If you want to explore Fleetmind through the codebase or the live Space, the main entrypoints are:
- [app.py](/C:/Users/risha/Documents/New project/app.py)
- [inference.py](/C:/Users/risha/Documents/New project/inference.py)
- [openenv.yaml](/C:/Users/risha/Documents/New project/openenv.yaml)
- [validate_submission.py](/C:/Users/risha/Documents/New project/validate_submission.py)

The benchmark exposes a simple episode loop:
- `reset`
- `state`
- `step`

That makes it easy to plug in:
- LLM agents
- scripted heuristics
- black-box evaluation agents
- external orchestrator policies

## Why It Matters

A lot of real work does not look like question answering. It looks like:
- monitoring a changing system
- reallocating limited resources
- acting before the full picture is visible
- absorbing the cost of bad early decisions

Fleetmind brings that style of decision making into a compact benchmark loop.

## Project Map

Important files:
- [README.md](/C:/Users/risha/Documents/New project/README.md)
- [HACKATHON_REQUIREMENTS.md](/C:/Users/risha/Documents/New project/HACKATHON_REQUIREMENTS.md)
- [PROJECT_SPEC.md](/C:/Users/risha/Documents/New project/PROJECT_SPEC.md)
- [src/delivery_dispatch_v3](/C:/Users/risha/Documents/New project/src/delivery_dispatch_v3)
- [docs/v3_blackbox_subagent_contract.md](/C:/Users/risha/Documents/New project/docs/v3_blackbox_subagent_contract.md)

## What Makes It Cool

Fleetmind is not just "delivery dispatch with JSON."

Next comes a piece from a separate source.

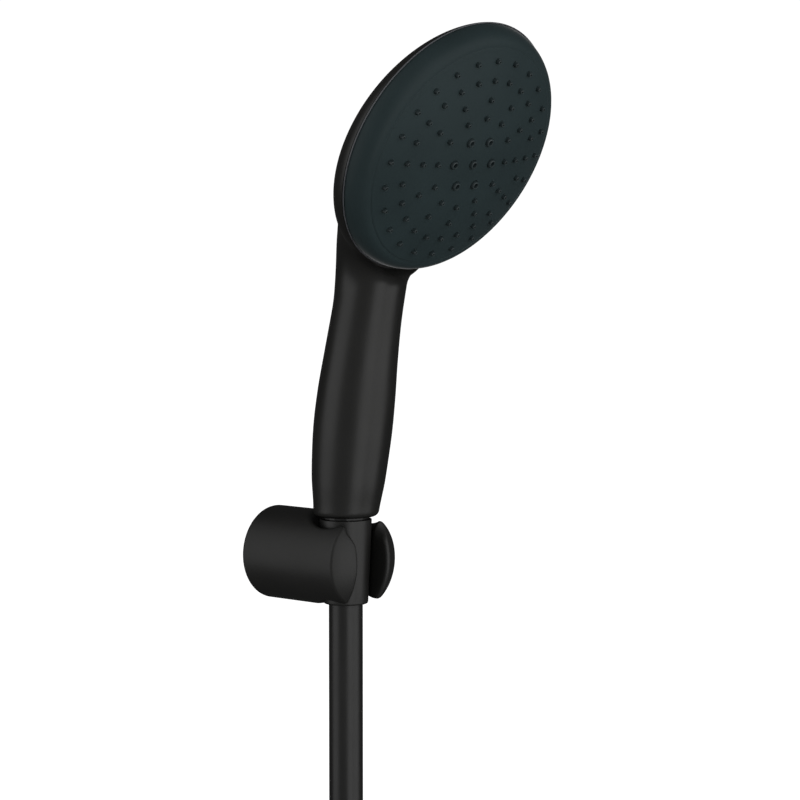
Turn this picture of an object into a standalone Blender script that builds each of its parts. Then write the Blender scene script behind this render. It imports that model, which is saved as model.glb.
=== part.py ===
"""Hand shower in its wall holder, with its hose.

The wall is the plane x = 0, +X points into the room and +Z up. The origin is
the centre of the round face that sits on the wall. Every size is in metres.
"""
from math import acos, atan2, cos, pi, radians, sin, sqrt

import bmesh
import bpy
from mathutils import Matrix, Vector

# --- driving dimensions -----------------------------------------------------
GAP = 0.0003                    # clearance between pieces that touch

HOLDER_RADIUS = 0.0208          # horizontal cylinder that carries the fork
HOLDER_LENGTH = 0.0544          # wall to the edge of the domed end
DOME_RADIUS = 0.031             # sphere that closes the front of the holder
POCKET_RADIUS = 0.0153          # rear pocket for the wall bracket
POCKET_DEPTH = 0.012
SLOT_HALF = 0.0092              # half the opening between the two horns
SLOT_FLARE_TOP = (0.012, 0.0050)        # height where it starts to widen, widening
SLOT_FLARE_BOTTOM = (0.016, 0.0010)
CUT_REACH = 0.026               # how far the cuts run past the holder's axis
GRUB_X = 0.006                  # grub screw, distance from the wall
GRUB_RADIUS = 0.0025
GRUB_INNER = -0.0154            # inner and outer end of the grub screw
GRUB_OUTER = -0.0195
BRACKET_SCREW_Y = 0.0085        # wall screw holes, to both sides of the axis

NUT_X = 0.044                   # vertical axis of the hose nut and its socket
NUT_TOP = 0.0180
NUT_BOTTOM = -0.0194
NUT_TOP_RADIUS = 0.0115
NUT_BOTTOM_RADIUS = 0.00985
NUT_MOUTH = 0.0079              # lower opening, around the hose tail
NUT_SHELF = 0.0012              # step that pulls the hose tail upwards
THREAD_RADIUS = 0.0096          # G 1/2 thread, drawn plain at its mean radius

HEAD_X = 0.1029                 # centre of the rim of the spray face
HEAD_Z = 0.1798
HEAD_TILT = radians(26.9)       # how far the spray face looks down
HEAD_RADIUS = 0.0573
HEAD_DEPTH = 0.0235             # rim to the back of the head
HEAD_SHEAR = 0.5                # the back leans towards the handle
WALL = 0.0028                   # wall thickness of the moulded handset
LIP = -0.0013                   # upper edge of the shell
BOWL_EDGE = -0.0005             # height where the bowl starts to curve in
CAVITY_RADIUS = 0.0520          # chamber behind the spray face
CAVITY_EDGE = -0.0046

FACE_RADIUS = 0.0566            # edge of the spray face
FIELD_RADIUS = 0.0500           # edge of the domed nozzle field
FIELD_HEIGHT = 0.0162           # apex of the field, ahead of the rim
FIELD_CURVE = 0.1850            # radius of the domed field
FACE_THICKNESS = 0.002
FACE_EDGE = -0.0009             # height of the lower edge of the spray face

NOZZLE_RINGS = ((0.0207, 12), (0.0286, 12), (0.0367, 24), (0.0447, 24))
NOZZLE_TURN = radians(2.7)      # the whole pattern stands a little turned
NOZZLE_RADIUS = 0.00105
NOZZLE_HOLE = 0.0016
NOZZLE_HEIGHT = 0.0012          # how far a nozzle stands out of the face
CENTRE_RING = 0.0115            # six large nozzles around a seventh
CENTRE_RADIUS = 0.0019
CENTRE_HOLE = 0.0024
INSERT_RADIUS = 0.0168
SHEET_DEPTH = 0.0012            # thickness of the soft sheet under the nozzles
PLATE_TOP = -0.0016             # both sides of the distributor plate
PLATE_BOTTOM = -0.0044
CHANNEL_DEPTH = -0.0112         # axis of the channel on its back
SCREW_CIRCLE = 0.0400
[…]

It turns delivery operations into an agent benchmark where the model has to think like a dispatcher:
- where should capacity move before demand becomes obvious?
- which signals are real and which are decoys?
- when is it better to hedge than to commit?

That makes Fleetmind a benchmark for real-world orchestration behavior, not just single-step response quality.